Ortiz) de manera que su “biblioteca” de comienzos es la que conservaba
en la casa de París en los años ochenta. Sus Cuadernos confirman que no
le importaba Puig ni la literatura del realismo mágico, que nunca cita.
Cuando ya no estaba a la moda Sartre, seguía admirándolo.
Es raro
comprobar el modo en que está constituido desde el comienzo, como si ya
conociera toda la literatura que debía interesarle, como si, a partir
de los veinte años, la cuestión era el difícil perfeccionamiento de algo
que ya tenía. Sin duda, hay momentos distintos de la escritura
saeriana. Un punto de giro que Premat sitúa en El limonero ; el riesgo máximo de “La mayor”. Pero, por debajo de esas transformaciones que en La grande
aparecen como trabajos juveniles por su vitalidad, Saer muestra desde
los primeros Cuadernos una misma sensibilidad estética frente a la
sustancia del mundo. La materialidad y la percepción definen a un
escritor y, en eso, Saer es poético y original. La otra nota que recorre
toda su obra, como eco y tema filosófico, es la idea de la inevitable
disolución de la subjetividad y de la experiencia. Esta es la
perspectiva ya en textos tempranos como Responso . En
los Cuadernos se comprueba que el desasosiego está desde el comienzo.

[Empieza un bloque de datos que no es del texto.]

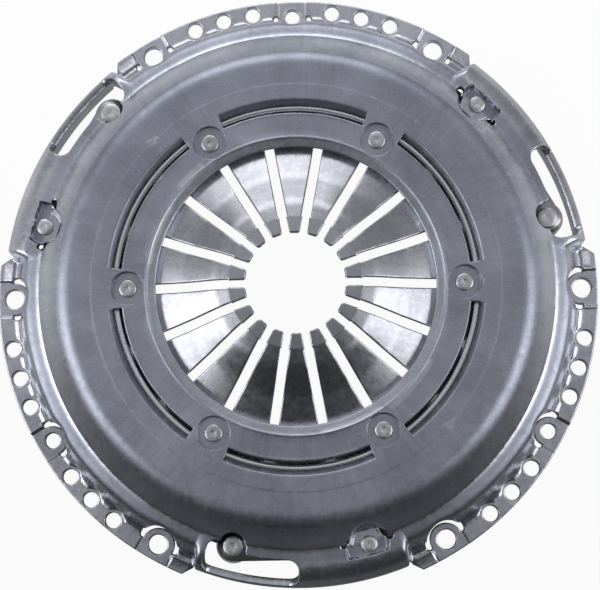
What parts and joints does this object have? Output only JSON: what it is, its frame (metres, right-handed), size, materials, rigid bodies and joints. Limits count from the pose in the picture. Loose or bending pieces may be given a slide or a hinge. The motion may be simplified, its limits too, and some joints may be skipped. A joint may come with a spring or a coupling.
{
  "type": "clutch pressure plate",
  "caption": "Clutch pressure plate: pressed steel cover with segmented drilled flange, slotted diaphragm spring, wire fulcrum rings, leaf straps and a cast iron plate.",
  "frame": {"origin": "centre of the flange's mounting face, on the crankshaft's axis", "axes": "+Z along the crankshaft's axis from the flywheel towards the gearbox; +Y through the middle of the first flange segment's dowel hole; +X through one of the bolt holes"},
  "size_m": [0.2828, 0.2788, 0.049],
  "materials": {
    "cover_steel": "satin, lightly oiled pressing",
    "plate_iron": "cast top, ground friction face",
    "spring_steel": "shot-peened, dark satin",
    "wire_steel": "drawn wire, bright",
    "pin_steel": "plain, upset ends",
    "strap_steel": "rolled spring strip",
    "rivet_steel": "plain, formed heads"
  },
  "bodies": {
    "cover": {"clutch_cover": "cover_steel", "diaphragm_spring": "spring_steel", "upper_fulcrum_ring": "wire_steel", "lower_fulcrum_ring": "wire_steel", "fulcrum_pins": "pin_steel", "strap_1_leaf_1": "strap_steel", "strap_1_leaf_2": "strap_steel", "strap_1_leaf_3": "strap_steel", "strap_2_leaf_1": "strap_steel", "strap_2_leaf_2": "strap_steel", "strap_2_leaf_3": "strap_steel", "strap_3_leaf_1": "strap_steel", "strap_3_leaf_2": "strap_steel", "strap_3_leaf_3": "strap_steel", "strap_1_cover_rivet": "rivet_steel", "strap_2_cover_rivet": "rivet_steel", "strap_3_cover_rivet": "rivet_steel"},
    "plate": {"pressure_plate": "plate_iron", "strap_1_plate_rivet": "rivet_steel", "strap_2_plate_rivet": "rivet_steel", "strap_3_plate_rivet": "rivet_steel"}
  },
  "joints": [
    {"name": "plate_slide", "type": "slide", "parent": "cover", "child": "plate", "axis": [0, 0, 1], "range_m": [0, 0.0055], "stiffness_N_per_m": 20000, "deforming": ["diaphragm_spring", "strap_1_leaf_1", "strap_1_leaf_2", "strap_1_leaf_3", "strap_2_leaf_1", "strap_2_leaf_2", "strap_2_leaf_3", "strap_3_leaf_1", "strap_3_leaf_2", "strap_3_leaf_3"]}
  ]
}
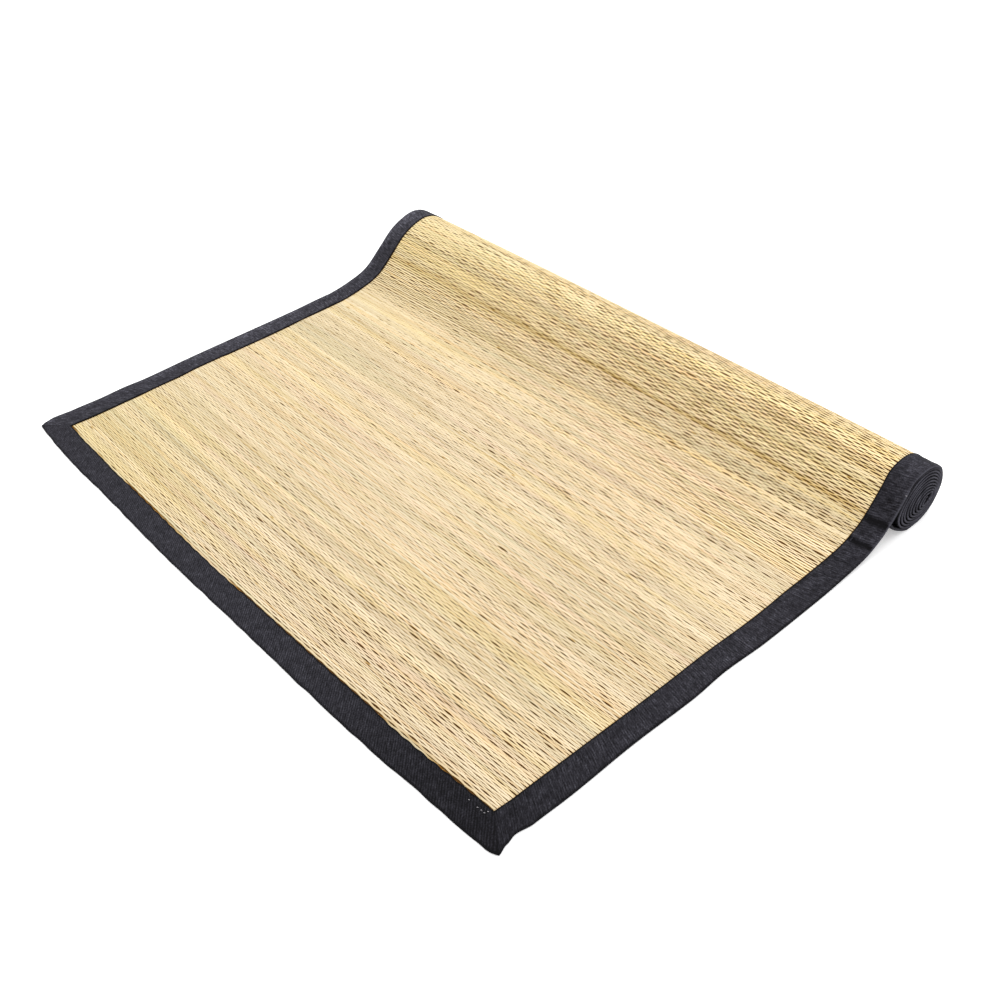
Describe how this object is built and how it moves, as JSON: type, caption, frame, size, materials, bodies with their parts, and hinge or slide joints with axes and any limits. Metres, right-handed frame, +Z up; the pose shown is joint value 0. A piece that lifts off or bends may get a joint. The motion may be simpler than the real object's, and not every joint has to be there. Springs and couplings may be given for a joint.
{
  "type": "grass yoga mat",
  "caption": "Woven grass mat with a dark cloth binding, half unrolled: flat in front, wound into a loose oval roll behind.",
  "frame": {"origin": "on the floor, in the middle of the footprint of the mat as it lies", "axes": "+X across the mat along its reeds, towards its right edge; +Y from the flat end towards the roll; +Z up"},
  "size_m": [0.7654, 0.5699, 0.0634],
  "materials": {
    "grass": "woven split grass reeds, dry and slightly silky, streaked along the reeds",
    "binding": "matt cotton twill tape"
  },
  "bodies": {
    "root": {"grass_panel": "grass", "front_binding": "binding", "left_binding": "binding", "right_binding": "binding"}
  },
  "joints": []
}
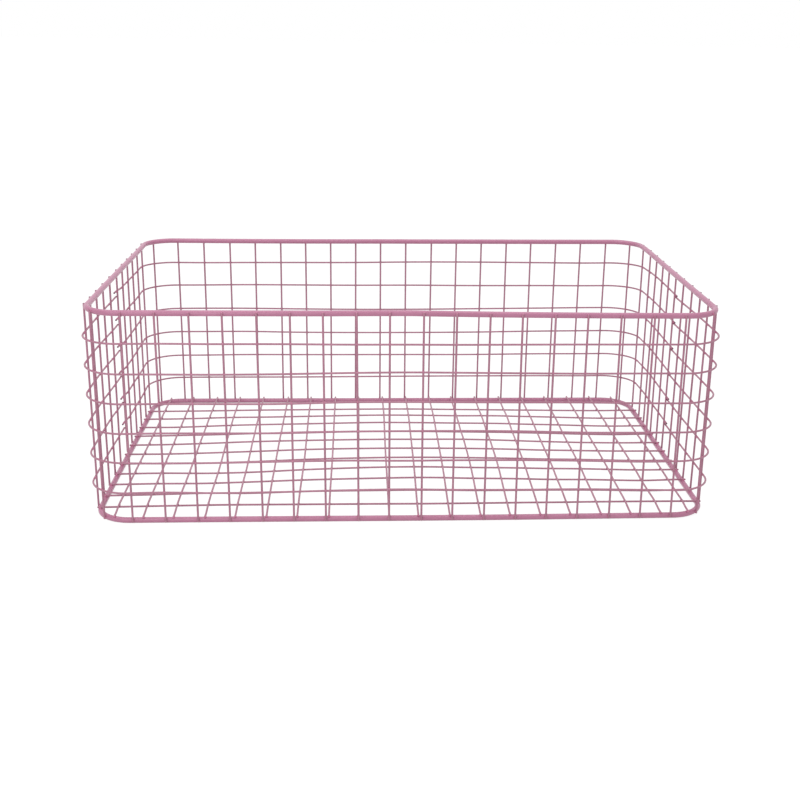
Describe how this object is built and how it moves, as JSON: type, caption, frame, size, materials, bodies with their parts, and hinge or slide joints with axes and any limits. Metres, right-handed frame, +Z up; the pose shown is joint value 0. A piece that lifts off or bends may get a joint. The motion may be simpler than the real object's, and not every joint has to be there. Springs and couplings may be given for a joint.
{
  "type": "wire drawer basket",
  "caption": "Rectangular wire drawer basket with rounded corners: thick rod rims at top and bottom, upright wires, thin hoops round them and a floor of crossed wires, coated satin pink.",
  "frame": {"origin": "centre of the basket's footprint, on the surface that it stands on", "axes": "+X to the right along the long walls, +Y from the front wall to the rear wall, +Z up towards the open top"},
  "size_m": [0.5034, 0.32, 0.1729],
  "materials": {
    "pink_powder_coat": "satin"
  },
  "bodies": {
    "root": {"top_rim": "pink_powder_coat", "bottom_rim": "pink_powder_coat", "rear_hoop_1": "pink_powder_coat", "rear_hoop_2": "pink_powder_coat", "rear_uprights_and_hoop_3": "pink_powder_coat", "rear_hoop_4": "pink_powder_coat", "rear_hoop_5": "pink_powder_coat", "rear_hoop_6": "pink_powder_coat", "front_hoop_1": "pink_powder_coat", "front_hoop_2": "pink_powder_coat", "front_uprights_and_hoop_3": "pink_powder_coat", "front_hoop_4": "pink_powder_coat", "front_hoop_5": "pink_powder_coat", "front_hoop_6": "pink_powder_coat", "left_upright_1": "pink_powder_coat", "left_upright_2": "pink_powder_coat", "left_upright_3": "pink_powder_coat", "left_upright_4": "pink_powder_coat", "left_upright_5": "pink_powder_coat", "left_upright_6": "pink_powder_coat", "left_upright_7": "pink_powder_coat", "left_upright_8": "pink_powder_coat", "left_upright_9": "pink_powder_coat", "left_upright_10": "pink_powder_coat", "left_upright_11": "pink_powder_coat", "right_upright_1": "pink_powder_coat", "right_upright_2": "pink_powder_coat", "right_upright_3": "pink_powder_coat", "right_upright_4": "pink_powder_coat", "right_upright_5": "pink_powder_coat", "right_upright_6": "pink_powder_coat", "right_upright_7": "pink_powder_coat", "right_upright_8": "pink_powder_coat", "right_upright_9": "pink_powder_coat", "right_upright_10": "pink_powder_coat", "right_upright_11": "pink_powder_coat", "front_left_corner_upright": "pink_powder_coat", "front_right_corner_upright": "pink_powder_coat", "rear_left_corner_upright": "pink_powder_coat", "rear_right_corner_upright": "pink_powder_coat", "floor_long_wires_and_cross_wire_10": "pink_powder_coat", "floor_cross_wire_1": "pink_powder_coat", "floor_cross_wire_2": "pink_powder_coat", "floor_cross_wire_3": "pink_powder_coat", "floor_cross_wire_4": "pink_powder_coat", "floor_cross_wire_5": "pink_powder_coat", "floor_cross_wire_6": "pink_powder_coat", "floor_cross_wire_7": "pink_powder_coat", "floor_cross_wire_8": "pink_powder_coat", "floor_cross_wire_9": "pink_powder_coat", "floor_cross_wire_11": "pink_powder_coat", "floor_cross_wire_12": "pink_powder_coat", "floor_cross_wire_13": "pink_powder_coat", "floor_cross_wire_14": "pink_powder_coat", "floor_cross_wire_15": "pink_powder_coat", "floor_cross_wire_16": "pink_powder_coat", "floor_cross_wire_17": "pink_powder_coat", "floor_cross_wire_18": "pink_powder_coat", "floor_cross_wire_19": "pink_powder_coat", "floor_cross_wire_20": "pink_powder_coat"}
  },
  "joints": []
}
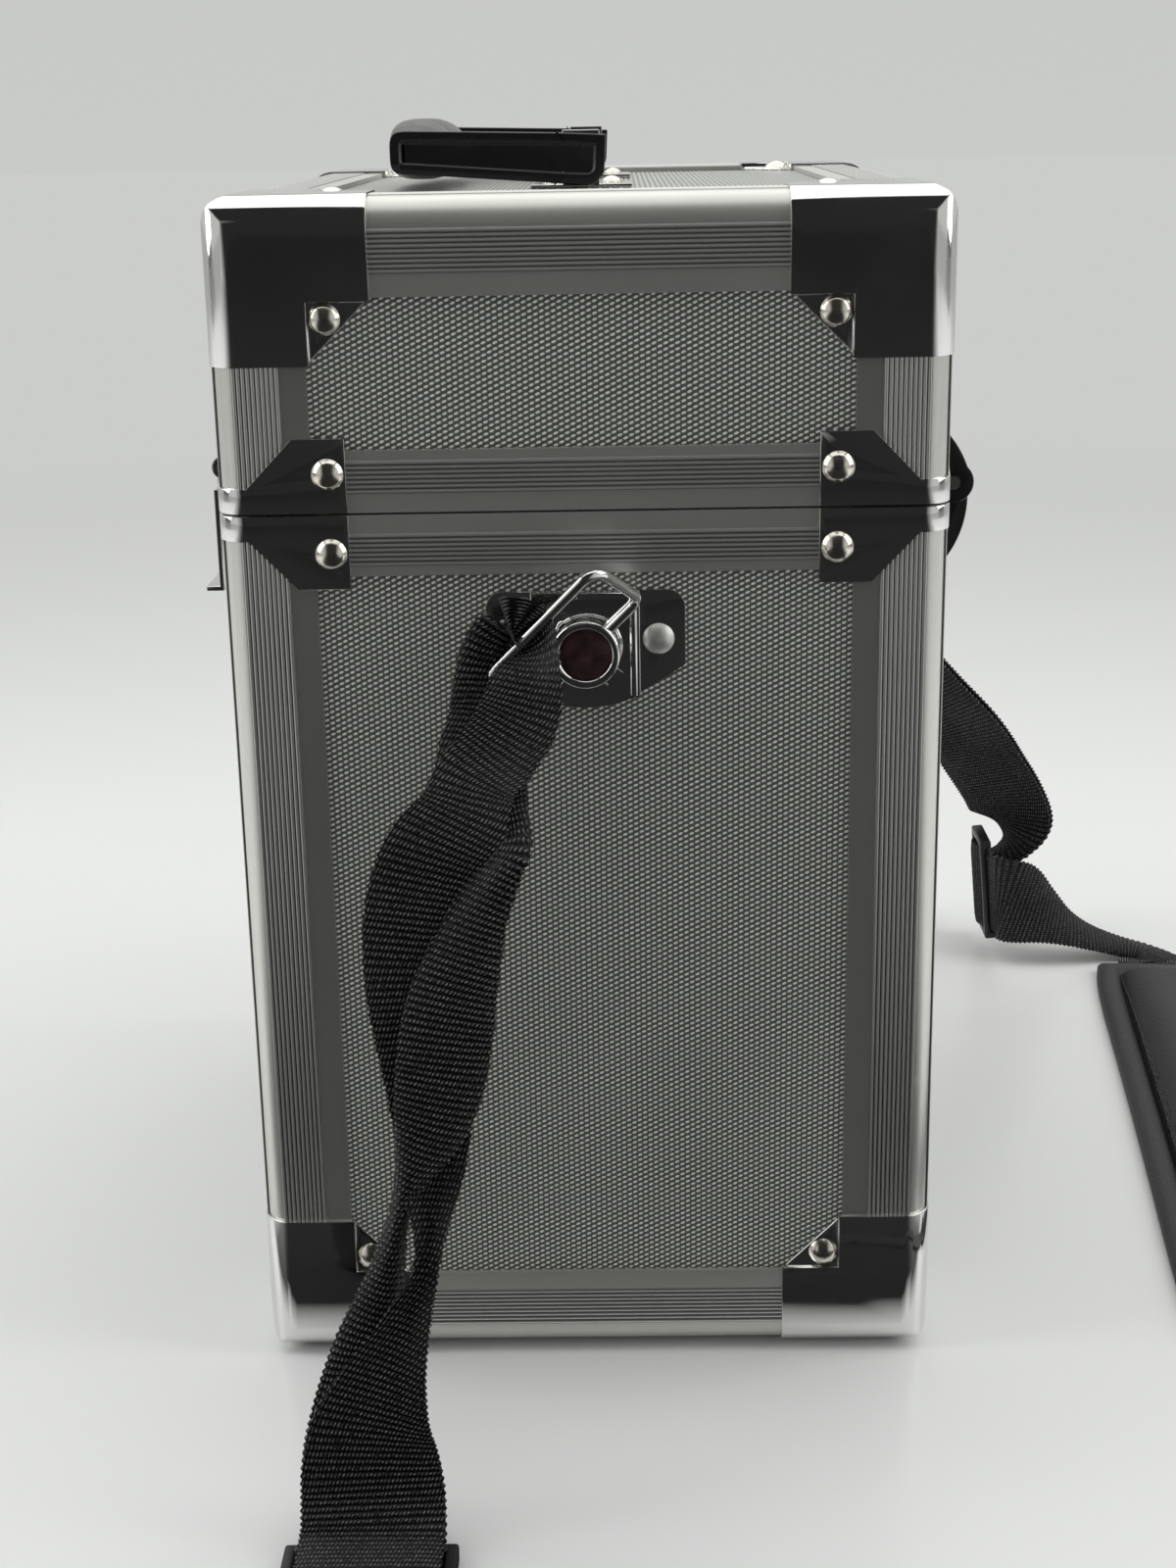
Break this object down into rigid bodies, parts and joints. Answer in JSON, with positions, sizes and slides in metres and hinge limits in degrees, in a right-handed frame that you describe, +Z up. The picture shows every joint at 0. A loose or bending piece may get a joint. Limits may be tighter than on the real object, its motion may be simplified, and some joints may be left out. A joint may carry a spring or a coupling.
{
  "type": "camcorder case",
  "caption": "Upright aluminium hard case with a hinged lid, chrome corners, twin latches, a fold-down handle, padded dividers and a webbing shoulder strap with pad.",
  "frame": {"origin": "under the middle of the closed case, at the level of the surface that it stands on", "axes": "+X towards the end face that the picture shows, +Y towards the hinges, -Y towards the latches, +Z up"},
  "size_m": [0.5678, 0.3839, 0.3657],
  "materials": {
    "rail_aluminium": "satin, anodised, ribbed",
    "embossed_sheet": "embossed in staggered raised dots",
    "plywood": "raw plywood, hidden inside the walls",
    "chrome": "bright chrome plate",
    "nickel_rivet": "polished nickel plate",
    "pin_steel": "turned steel",
    "black_plastic": "moulded, faintly glossy",
    "slider_plastic": "moulded, satin",
    "foam_lining": "fabric-faced foam",
    "webbing": "woven polypropylene webbing",
    "pad_leather": "grained leather cloth with sewn edges"
  },
  "bodies": {
    "case": {"body_posts": "rail_aluminium", "body_bottom_rails": "rail_aluminium", "body_mouth_rails": "rail_aluminium", "body_front_panel": "plywood", "body_back_panel": "plywood", "body_end_panels": "plywood", "body_floor_panel": "plywood", "body_skins": "embossed_sheet", "body_corners": "chrome", "body_mouth_brackets": "chrome", "body_corner_rivets": "nickel_rivet", "body_bracket_rivets": "nickel_rivet", "body_lining": "foam_lining", "cross_divider": "foam_lining", "side_divider": "foam_lining", "latch_catch_plates": "chrome", "latch_rivets": "nickel_rivet", "hinge_body_leaves": "black_plastic", "hinge_pins": "pin_steel", "hinge_body_rivets": "nickel_rivet", "lug_plates": "chrome", "lug_rivets": "nickel_rivet", "near_strap_loop": "webbing", "near_slider": "slider_plastic", "floor_webbing": "webbing", "shoulder_pad": "pad_leather", "far_webbing": "webbing", "far_slider": "slider_plastic", "far_strap_loop": "webbing"},
    "lid": {"lid_posts": "rail_aluminium", "lid_top_rails": "rail_aluminium", "lid_mouth_rails": "rail_aluminium", "lid_top_panel": "plywood", "lid_side_panels": "plywood", "lid_skins": "embossed_sheet", "lid_corners": "chrome", "lid_mouth_brackets": "chrome", "lid_corner_rivets": "nickel_rivet", "lid_bracket_rivets": "nickel_rivet", "lid_lining": "foam_lining", "handle_brackets": "chrome", "handle_pins": "pin_steel", "handle_rivets": "nickel_rivet", "latch_lid_plates": "chrome", "latch_pins": "pin_steel", "hinge_lid_leaves": "black_plastic", "hinge_lid_rivets": "nickel_rivet"},
    "handle": {"handle": "black_plastic"},
    "near_hasp": {"near_hasp": "chrome"},
    "far_hasp": {"far_hasp": "chrome"},
    "near_button": {"near_button": "chrome"},
    "far_button": {"far_button": "chrome"},
    "near_ring": {"near_ring": "chrome"},
    "far_ring": {"far_ring": "chrome"}
  },
  "joints": [
    {"name": "lid_hinge", "type": "hinge", "parent": "case", "child": "lid", "pos_m": [0, 0.1063, 0.2609], "axis": [-1, 0, 0], "range_deg": [0, 100]},
    {"name": "handle_fold", "type": "hinge", "parent": "lid", "child": "handle", "pos_m": [0, 0, 0.3522], "axis": [-1, 0, 0], "range_deg": [0, 100]},
    {"name": "near_hasp_flip", "type": "hinge", "parent": "lid", "child": "near_hasp", "pos_m": [0.082, -0.105, 0.2684], "axis": [-1, 0, 0], "range_deg": [0, 150]},
    {"name": "far_hasp_flip", "type": "hinge", "parent": "lid", "child": "far_hasp", "pos_m": [-0.082, -0.105, 0.2684], "axis": [-1, 0, 0], "range_deg": [0, 150]},
    {"name": "near_lug_swivel", "type": "hinge", "parent": "case", "child": "near_button", "pos_m": [0.1407, 0, 0.2222], "axis": [1, 0, 0], "range_deg": [-90, 90], "deforming": ["near_strap_loop"]},
    {"name": "far_lug_swivel", "type": "hinge", "parent": "case", "child": "far_button", "pos_m": [-0.1407, 0, 0.2222], "axis": [-1, 0, 0], "range_deg": [-90, 90], "deforming": ["far_strap_loop"]},
    {"name": "near_ring_tilt", "type": "hinge", "parent": "near_button", "child": "near_ring", "pos_m": [0.1407, 0, 0.2222], "axis": [0, 0.7071, 0.7071], "range_deg": [-47, 133]},
    {"name": "far_ring_tilt", "type": "hinge", "parent": "far_button", "child": "far_ring", "pos_m": [-0.1407, 0, 0.2222], "axis": [0, 0.4067, 0.9135], "range_deg": [-47, 133]}
  ]
}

Por eso, la ironía. Tomatis, con poco más de veinte años, es un
desencantado.
Los Cuadernos confirman lo que, de algún modo,
sabíamos. La literatura de Saer responde a una estética de la
resistencia. Sin embargo, no es contorsionada. Es bella y serena, aunque
casi siempre desesperada. La misma textura tienen estas páginas
preliminares o desechadas, que no son filosóficamente diferentes a las
que se publicaron. Las obras “juveniles” de Saer lo son por su
cronología, no por torpezas o indecisiones. Hubo cambios, sin duda, y
esos cambios tienen su historia. Pero el gran escritor, el escritor
decisivo de la segunda mitad del siglo XX, estaba allí desde el
principio.
Saer básico
Por su potencia narrativa y su proyecto estético no sería descabellado afirmar que Juan José Saer fue, después de Borges, uno de los mayores escritores de la literatura argentina. Profesor en la Universidad Nacional del Litoral, en 1968 se radicó en París y enseñó en la Facultad de Letras de la Universidad de Rennes. Escribió cuento, novela, ensayo y poesía, y entre alguno de sus títulos podemos mencionar “Cicatrices” (1969), “El limonero real” (1974), “Glosa” (1985) o su novela póstuma “La grande” (2005).